GIVEN REQUEST: Repeat the full listing, word for word.

Object data in JSON:
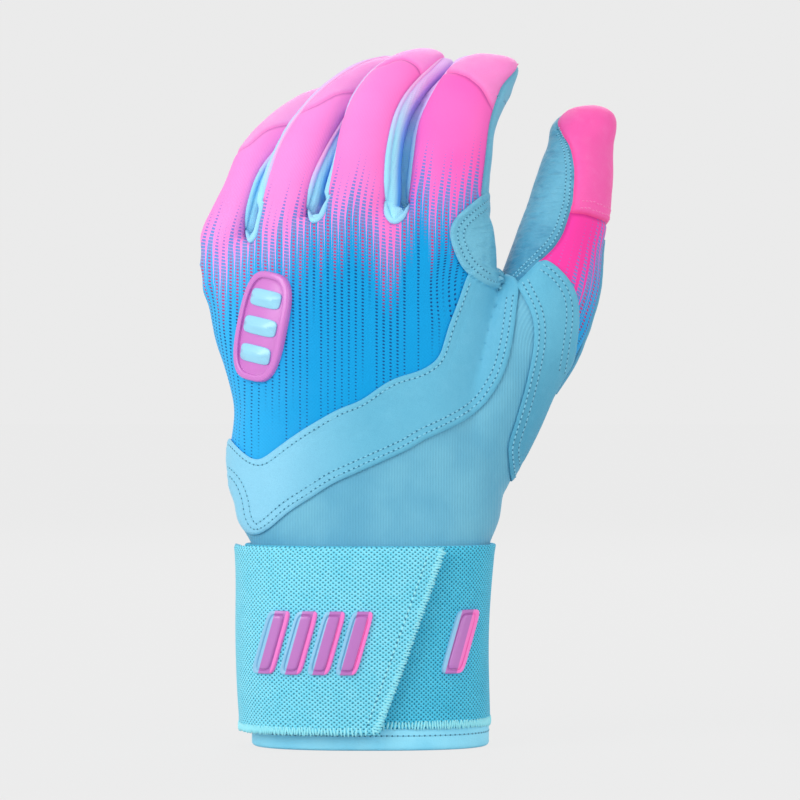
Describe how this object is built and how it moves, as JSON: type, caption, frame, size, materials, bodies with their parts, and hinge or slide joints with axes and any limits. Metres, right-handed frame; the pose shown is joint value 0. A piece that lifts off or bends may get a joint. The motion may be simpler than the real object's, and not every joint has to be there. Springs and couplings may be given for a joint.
{
  "type": "batting glove",
  "caption": "Left-hand batting glove with printed stretch back, leather palm and overlays, curling digits and a padded wrist strap with a peel-open tab, standing filled on its cuff.",
  "frame": {"origin": "under the middle of the glove's bounding box, on the surface that its cuff stands on", "axes": "+Z from the cuff to the fingertips, +X to the thumb side, -Y is the back of the hand and +Y the palm"},
  "size_m": [0.1478, 0.0918, 0.2439],
  "materials": {
    "printed_back": "matte stretch fabric printed with a pink to cyan fade and dot columns",
    "stretch_knit": "matte ribbed stretch knit",
    "gusset_knit": "matte fine stretch knit",
    "palm_leather": "satin fine-grained leather",
    "saddle_leather": "satin fine-grained leather",
    "cap_leather": "satin fine-grained leather",
    "strap_elastic": "padded woven elastic",
    "neoprene": "fabric-faced foam rubber",
    "loop_fastener": "napped loop tape",
    "hook_fastener": "moulded hook tape",
    "moulded_rubber": "glossy moulded rubber",
    "badge_inlay": "glossy moulded rubber"
  },
  "bodies": {
    "hand": {"back_panel": "printed_back", "wrist_stretch_panel": "stretch_knit", "palm_panel": "palm_leather", "gusset_pinky_ring": "gusset_knit", "gusset_ring_middle": "gusset_knit", "gusset_middle_index": "gusset_knit", "thumb_saddle": "saddle_leather", "thumb_back_panel": "printed_back", "thumb_palm_panel": "palm_leather", "back_strip": "palm_leather", "index_knuckle_wrap": "palm_leather", "palm_patch": "saddle_leather", "cuff_band": "neoprene", "strap_band": "strap_elastic", "loop_patch": "loop_fastener", "band_bar": "moulded_rubber", "badge_base": "moulded_rubber", "badge_rib_1": "badge_inlay", "badge_rib_2": "badge_inlay", "badge_rib_3": "badge_inlay", "thumb_piping": "palm_leather"},
    "index_tip": {"index_tip_back": "printed_back", "index_tip_cap": "cap_leather", "index_tip_palm": "palm_leather", "index_tip_gusset_inner": "gusset_knit"},
    "middle_tip": {"middle_tip_back": "printed_back", "middle_tip_cap": "cap_leather", "middle_tip_palm": "palm_leather", "middle_tip_gusset_inner": "gusset_knit", "middle_tip_gusset_outer": "gusset_knit"},
    "ring_tip": {"ring_tip_back": "printed_back", "ring_tip_cap": "cap_leather", "ring_tip_palm": "palm_leather", "ring_tip_gusset_inner": "gusset_knit", "ring_tip_gusset_outer": "gusset_knit"},
    "pinky_tip": {"pinky_tip_back": "printed_back", "pinky_tip_cap": "cap_leather", "pinky_tip_palm": "palm_leather", "pinky_tip_gusset_outer": "gusset_knit"},
    "thumb_tip": {"thumb_tip_cap": "cap_leather", "thumb_tip_palm": "palm_leather"},
    "strap_tab": {"hook_patch": "hook_fastener", "strap_tab": "strap_elastic", "tab_bar_1": "moulded_rubber", "tab_bar_2": "moulded_rubber", "tab_bar_3": "moulded_rubber", "tab_bar_4": "moulded_rubber"}
  },
  "joints": [
    {"name": "index_curl", "type": "hinge", "parent": "hand", "child": "index_tip", "pos_m": [0.02225, -0.0008, 0.1996], "axis": [-0.7877, 0.6155, 0.0262], "range_deg": [0, 35]},
    {"name": "middle_curl", "type": "hinge", "parent": "hand", "child": "middle_tip", "pos_m": [-0.00798, -0.00017, 0.20253], "axis": [-0.8075, 0.5867, 0.061], "range_deg": [0, 40]},
    {"name": "ring_curl", "type": "hinge", "parent": "hand", "child": "ring_tip", "pos_m": [-0.03133, 0.01033, 0.19905], "axis": [-0.7537, 0.6552, 0.0523], "range_deg": [0, 40]},
    {"name": "pinky_curl", "type": "hinge", "parent": "hand", "child": "pinky_tip", "pos_m": [-0.05078, 0.02181, 0.19297], "axis": [-0.7359, 0.6626, 0.1392], "range_deg": [0, 40]},
    {"name": "thumb_curl", "type": "hinge", "parent": "hand", "child": "thumb_tip", "pos_m": [0.05235, 0.00945, 0.18013], "axis": [-0.7351, -0.554, 0.3907], "range_deg": [0, 20]},
    {"name": "strap_peel", "type": "hinge", "parent": "hand", "child": "strap_tab", "pos_m": [-0.05443, -0.00439, 0.0369], "axis": [0, 0, -1], "range_deg": [0, 100]}
  ]
}
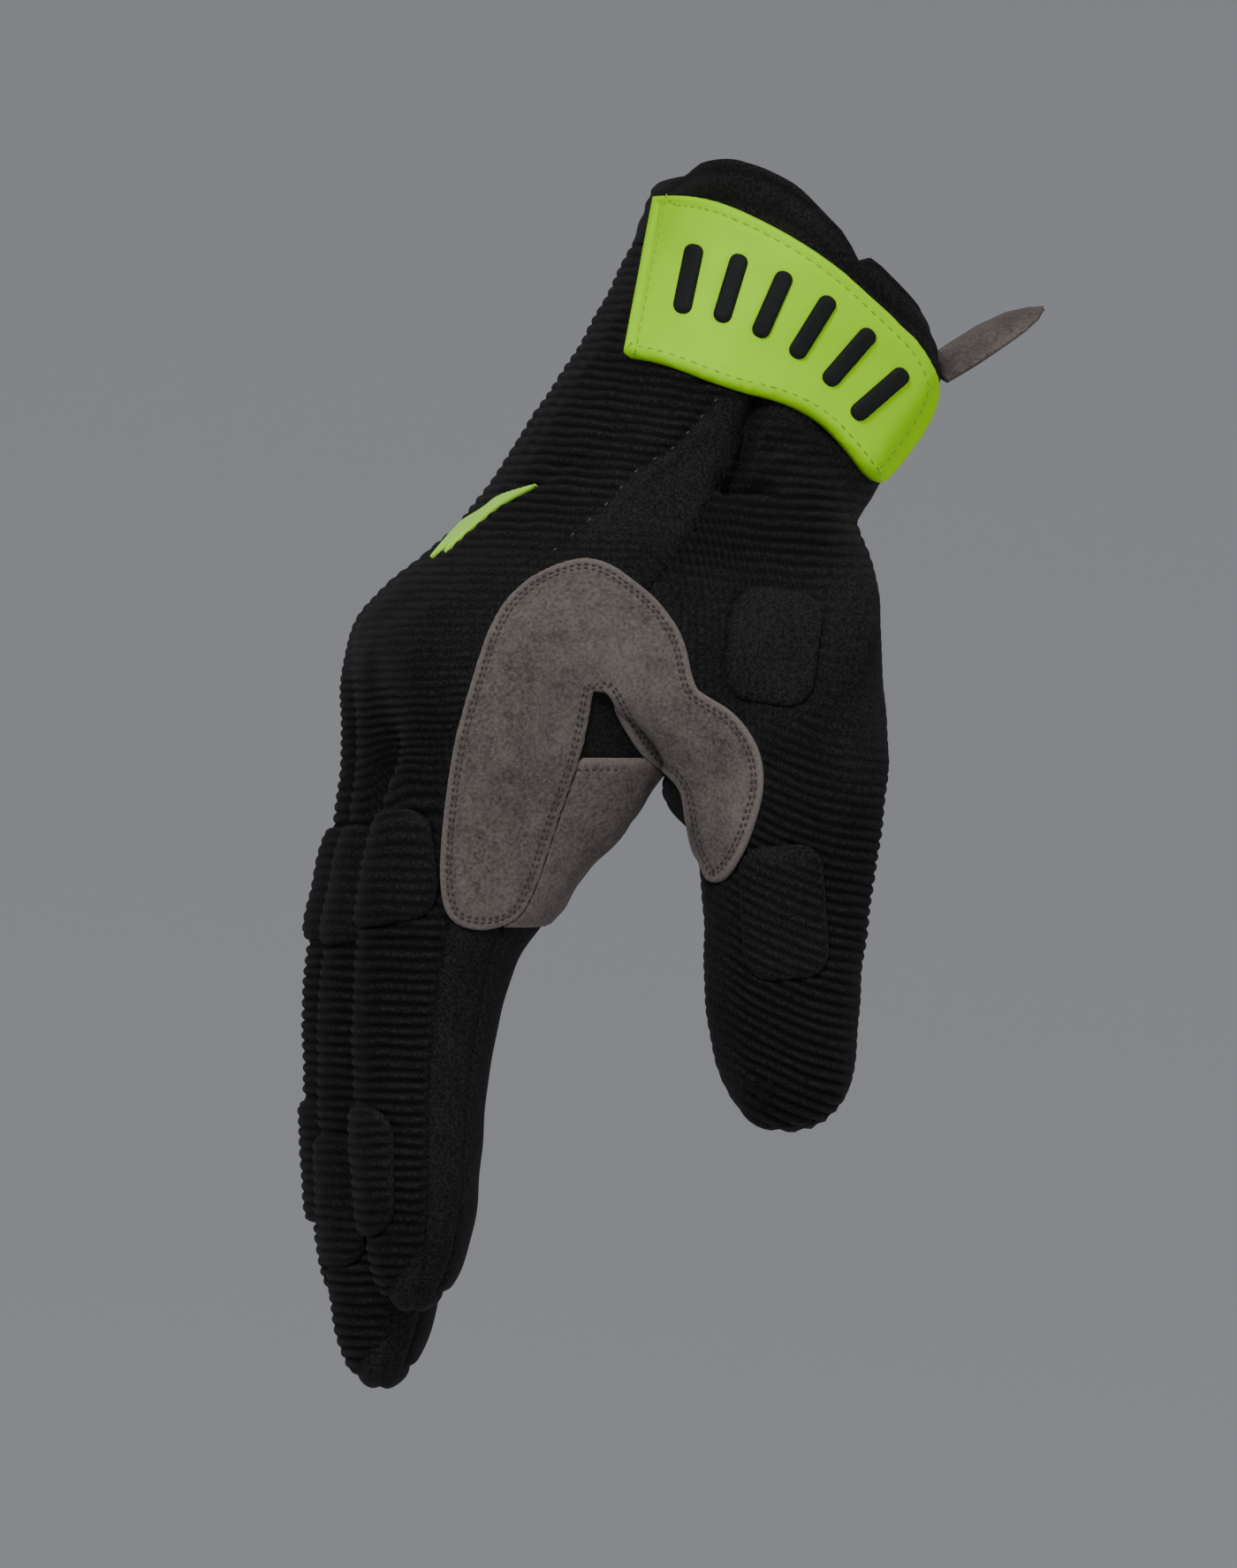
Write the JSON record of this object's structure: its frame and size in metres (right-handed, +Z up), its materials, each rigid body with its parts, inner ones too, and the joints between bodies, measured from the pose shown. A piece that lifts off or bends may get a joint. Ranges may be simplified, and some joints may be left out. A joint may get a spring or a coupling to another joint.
{
  "type": "riding glove",
  "caption": "Full-finger riding glove for the right hand, held in its worn shape, with a ribbed back, raised pads, a suede thumb crotch patch and a broad wrist strap.",
  "frame": {"origin": "centre of the wrist opening, where the hand goes in", "axes": "+Z up, with the fingers hanging down; +X towards the palm side, -X towards the back of the hand; -Y towards the thumb side, which faces the viewer"},
  "size_m": [0.1291, 0.1044, 0.2106],
  "materials": {
    "rib_knit": "matt black ribbed knit",
    "plain_knit": "matt black fine knit",
    "suede": "brushed brown-grey suede",
    "lime_rubber": "smooth satin lime rubber",
    "black_rubber": "satin black rubber",
    "lime_tape": "matt lime tape"
  },
  "bodies": {
    "root": {"back_accent": "lime_tape", "crotch_patch": "suede", "cuff": "plain_knit", "hand_back": "rib_knit", "index_back": "rib_knit", "index_band": "plain_knit", "index_front": "plain_knit", "index_knuckle_pad": "plain_knit", "index_pad": "plain_knit", "little_back": "rib_knit", "little_band": "plain_knit", "little_front": "plain_knit", "middle_back": "rib_knit", "middle_band": "plain_knit", "middle_front": "plain_knit", "middle_knuckle_pad": "plain_knit", "middle_pad": "plain_knit", "palm": "plain_knit", "palm_patch": "suede", "pull_tab": "suede", "ring_back": "rib_knit", "ring_band": "plain_knit", "ring_front": "plain_knit", "ring_knuckle_pad": "plain_knit", "ring_pad": "plain_knit", "strap": "lime_rubber", "strap_grip_1": "black_rubber", "strap_grip_2": "black_rubber", "strap_grip_3": "black_rubber", "strap_grip_4": "black_rubber", "strap_grip_5": "black_rubber", "strap_grip_6": "black_rubber", "thumb_back": "rib_knit", "thumb_base_pad": "plain_knit", "thumb_front": "plain_knit", "thumb_pad": "plain_knit"}
  },
  "joints": []
}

REPLY:
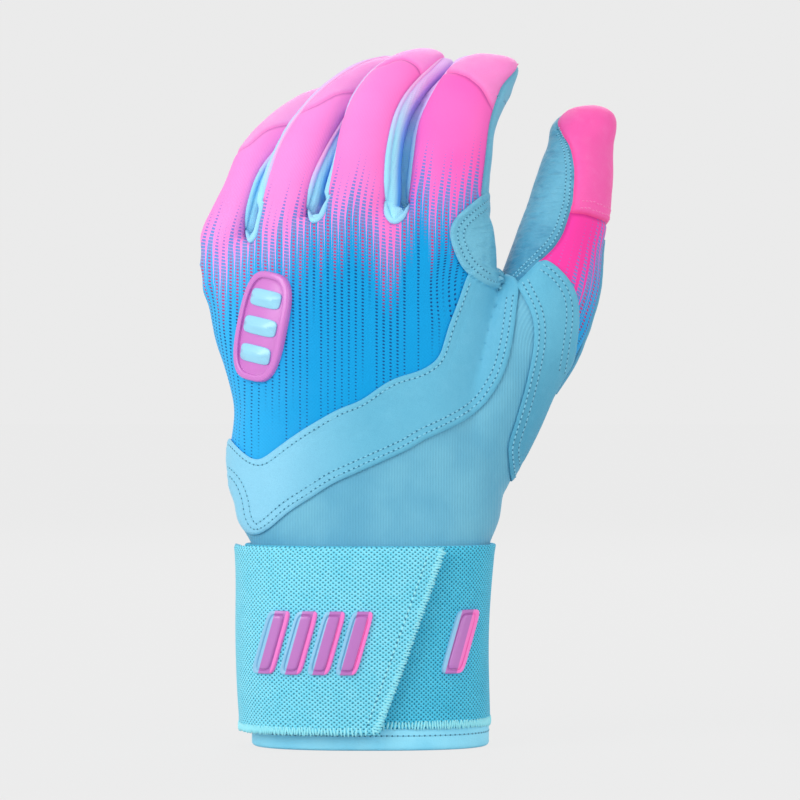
Describe how this object is built and how it moves, as JSON: type, caption, frame, size, materials, bodies with their parts, and hinge or slide joints with axes and any limits. Metres, right-handed frame; the pose shown is joint value 0. A piece that lifts off or bends may get a joint. The motion may be simpler than the real object's, and not every joint has to be there. Springs and couplings may be given for a joint.
{
  "type": "batting glove",
  "caption": "Left-hand batting glove with printed stretch back, leather palm and overlays, curling digits and a padded wrist strap with a peel-open tab, standing filled on its cuff.",
  "frame": {"origin": "under the middle of the glove's bounding box, on the surface that its cuff stands on", "axes": "+Z from the cuff to the fingertips, +X to the thumb side, -Y is the back of the hand and +Y the palm"},
  "size_m": [0.1478, 0.0918, 0.2439],
  "materials": {
    "printed_back": "matte stretch fabric printed with a pink to cyan fade and dot columns",
    "stretch_knit": "matte ribbed stretch knit",
    "gusset_knit": "matte fine stretch knit",
    "palm_leather": "satin fine-grained leather",
    "saddle_leather": "satin fine-grained leather",
    "cap_leather": "satin fine-grained leather",
    "strap_elastic": "padded woven elastic",
    "neoprene": "fabric-faced foam rubber",
    "loop_fastener": "napped loop tape",
    "hook_fastener": "moulded hook tape",
    "moulded_rubber": "glossy moulded rubber",
    "badge_inlay": "glossy moulded rubber"
  },
  "bodies": {
    "hand": {"back_panel": "printed_back", "wrist_stretch_panel": "stretch_knit", "palm_panel": "palm_leather", "gusset_pinky_ring": "gusset_knit", "gusset_ring_middle": "gusset_knit", "gusset_middle_index": "gusset_knit", "thumb_saddle": "saddle_leather", "thumb_back_panel": "printed_back", "thumb_palm_panel": "palm_leather", "back_strip": "palm_leather", "index_knuckle_wrap": "palm_leather", "palm_patch": "saddle_leather", "cuff_band": "neoprene", "strap_band": "strap_elastic", "loop_patch": "loop_fastener", "band_bar": "moulded_rubber", "badge_base": "moulded_rubber", "badge_rib_1": "badge_inlay", "badge_rib_2": "badge_inlay", "badge_rib_3": "badge_inlay", "thumb_piping": "palm_leather"},
    "index_tip": {"index_tip_back": "printed_back", "index_tip_cap": "cap_leather", "index_tip_palm": "palm_leather", "index_tip_gusset_inner": "gusset_knit"},
    "middle_tip": {"middle_tip_back": "printed_back", "middle_tip_cap": "cap_leather", "middle_tip_palm": "palm_leather", "middle_tip_gusset_inner": "gusset_knit", "middle_tip_gusset_outer": "gusset_knit"},
    "ring_tip": {"ring_tip_back": "printed_back", "ring_tip_cap": "cap_leather", "ring_tip_palm": "palm_leather", "ring_tip_gusset_inner": "gusset_knit", "ring_tip_gusset_outer": "gusset_knit"},
    "pinky_tip": {"pinky_tip_back": "printed_back", "pinky_tip_cap": "cap_leather", "pinky_tip_palm": "palm_leather", "pinky_tip_gusset_outer": "gusset_knit"},
    "thumb_tip": {"thumb_tip_cap": "cap_leather", "thumb_tip_palm": "palm_leather"},
    "strap_tab": {"hook_patch": "hook_fastener", "strap_tab": "strap_elastic", "tab_bar_1": "moulded_rubber", "tab_bar_2": "moulded_rubber", "tab_bar_3": "moulded_rubber", "tab_bar_4": "moulded_rubber"}
  },
  "joints": [
    {"name": "index_curl", "type": "hinge", "parent": "hand", "child": "index_tip", "pos_m": [0.02225, -0.0008, 0.1996], "axis": [-0.7877, 0.6155, 0.0262], "range_deg": [0, 35]},
    {"name": "middle_curl", "type": "hinge", "parent": "hand", "child": "middle_tip", "pos_m": [-0.00798, -0.00017, 0.20253], "axis": [-0.8075, 0.5867, 0.061], "range_deg": [0, 40]},
    {"name": "ring_curl", "type": "hinge", "parent": "hand", "child": "ring_tip", "pos_m": [-0.03133, 0.01033, 0.19905], "axis": [-0.7537, 0.6552, 0.0523], "range_deg": [0, 40]},
    {"name": "pinky_curl", "type": "hinge", "parent": "hand", "child": "pinky_tip", "pos_m": [-0.05078, 0.02181, 0.19297], "axis": [-0.7359, 0.6626, 0.1392], "range_deg": [0, 40]},
    {"name": "thumb_curl", "type": "hinge", "parent": "hand", "child": "thumb_tip", "pos_m": [0.05235, 0.00945, 0.18013], "axis": [-0.7351, -0.554, 0.3907], "range_deg": [0, 20]},
    {"name": "strap_peel", "type": "hinge", "parent": "hand", "child": "strap_tab", "pos_m": [-0.05443, -0.00439, 0.0369], "axis": [0, 0, -1], "range_deg": [0, 100]}
  ]
}
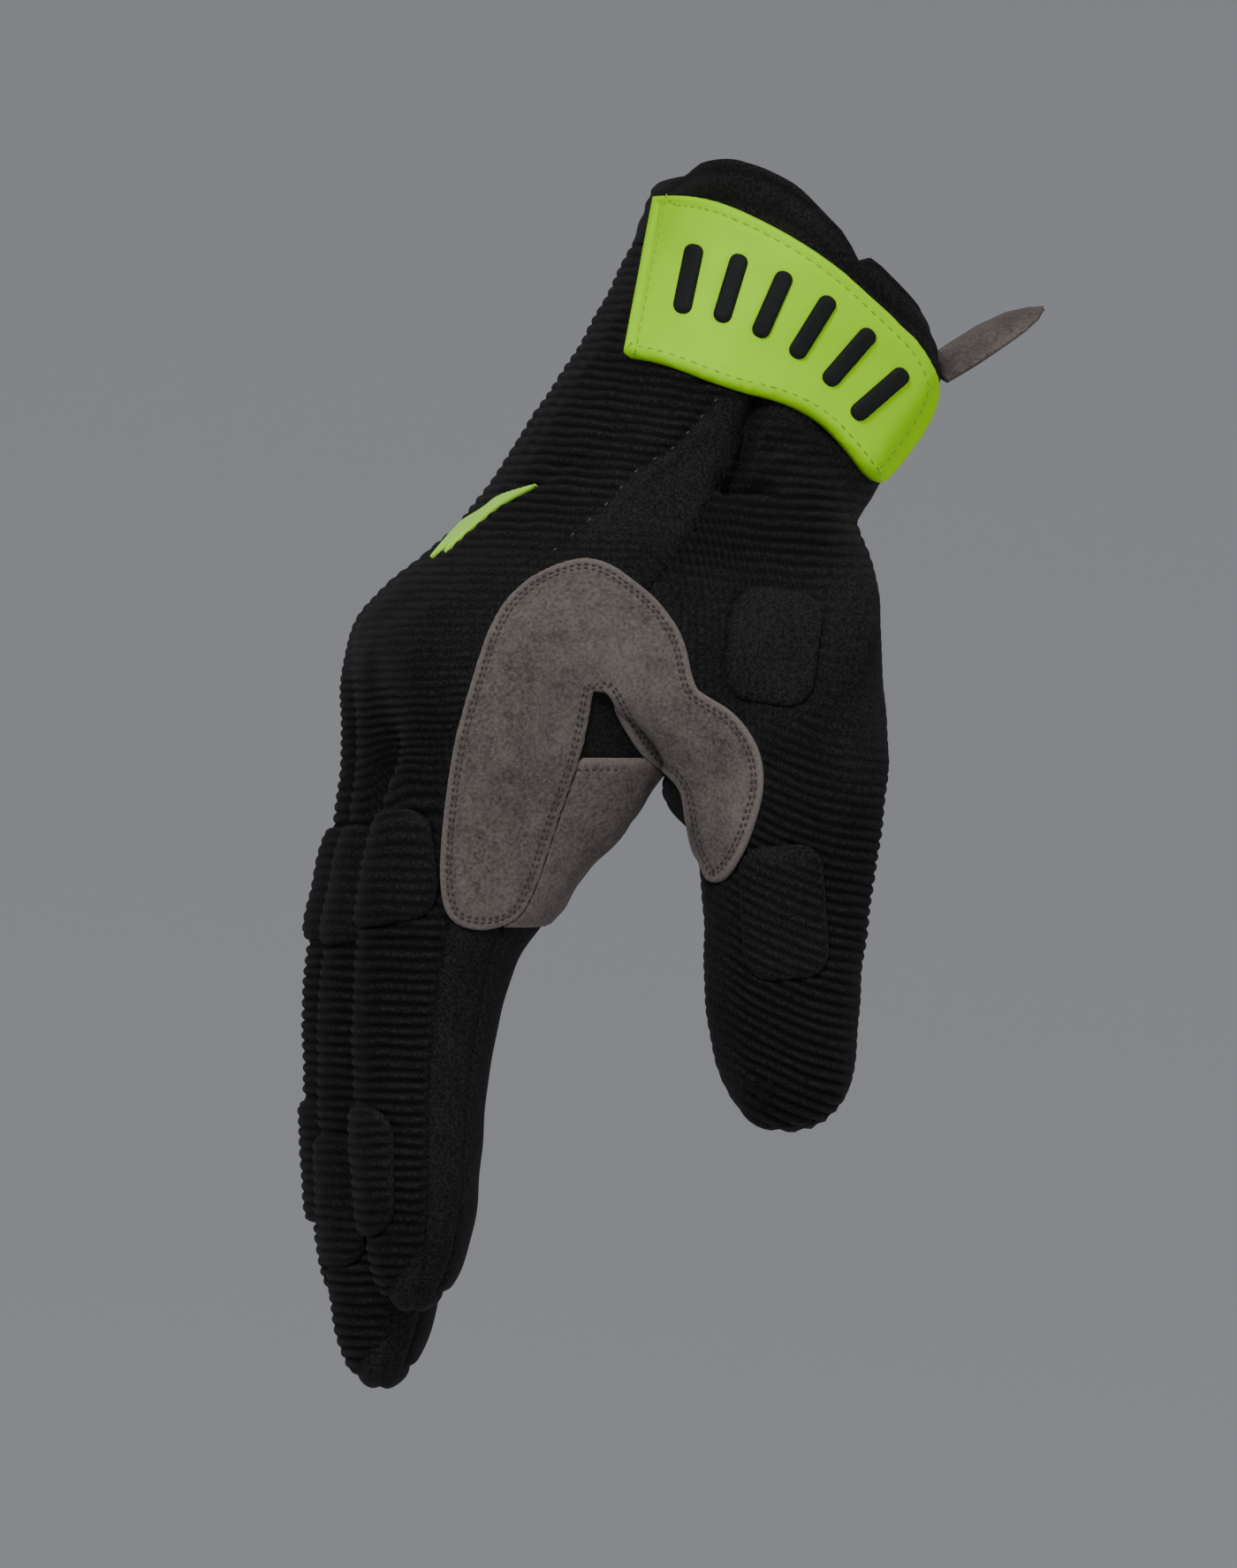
Write the JSON record of this object's structure: its frame and size in metres (right-handed, +Z up), its materials, each rigid body with its parts, inner ones too, and the joints between bodies, measured from the pose shown. A piece that lifts off or bends may get a joint. Ranges may be simplified, and some joints may be left out. A joint may get a spring or a coupling to another joint.
{
  "type": "riding glove",
  "caption": "Full-finger riding glove for the right hand, held in its worn shape, with a ribbed back, raised pads, a suede thumb crotch patch and a broad wrist strap.",
  "frame": {"origin": "centre of the wrist opening, where the hand goes in", "axes": "+Z up, with the fingers hanging down; +X towards the palm side, -X towards the back of the hand; -Y towards the thumb side, which faces the viewer"},
  "size_m": [0.1291, 0.1044, 0.2106],
  "materials": {
    "rib_knit": "matt black ribbed knit",
    "plain_knit": "matt black fine knit",
    "suede": "brushed brown-grey suede",
    "lime_rubber": "smooth satin lime rubber",
    "black_rubber": "satin black rubber",
    "lime_tape": "matt lime tape"
  },
  "bodies": {
    "root": {"back_accent": "lime_tape", "crotch_patch": "suede", "cuff": "plain_knit", "hand_back": "rib_knit", "index_back": "rib_knit", "index_band": "plain_knit", "index_front": "plain_knit", "index_knuckle_pad": "plain_knit", "index_pad": "plain_knit", "little_back": "rib_knit", "little_band": "plain_knit", "little_front": "plain_knit", "middle_back": "rib_knit", "middle_band": "plain_knit", "middle_front": "plain_knit", "middle_knuckle_pad": "plain_knit", "middle_pad": "plain_knit", "palm": "plain_knit", "palm_patch": "suede", "pull_tab": "suede", "ring_back": "rib_knit", "ring_band": "plain_knit", "ring_front": "plain_knit", "ring_knuckle_pad": "plain_knit", "ring_pad": "plain_knit", "strap": "lime_rubber", "strap_grip_1": "black_rubber", "strap_grip_2": "black_rubber", "strap_grip_3": "black_rubber", "strap_grip_4": "black_rubber", "strap_grip_5": "black_rubber", "strap_grip_6": "black_rubber", "thumb_back": "rib_knit", "thumb_base_pad": "plain_knit", "thumb_front": "plain_knit", "thumb_pad": "plain_knit"}
  },
  "joints": []
}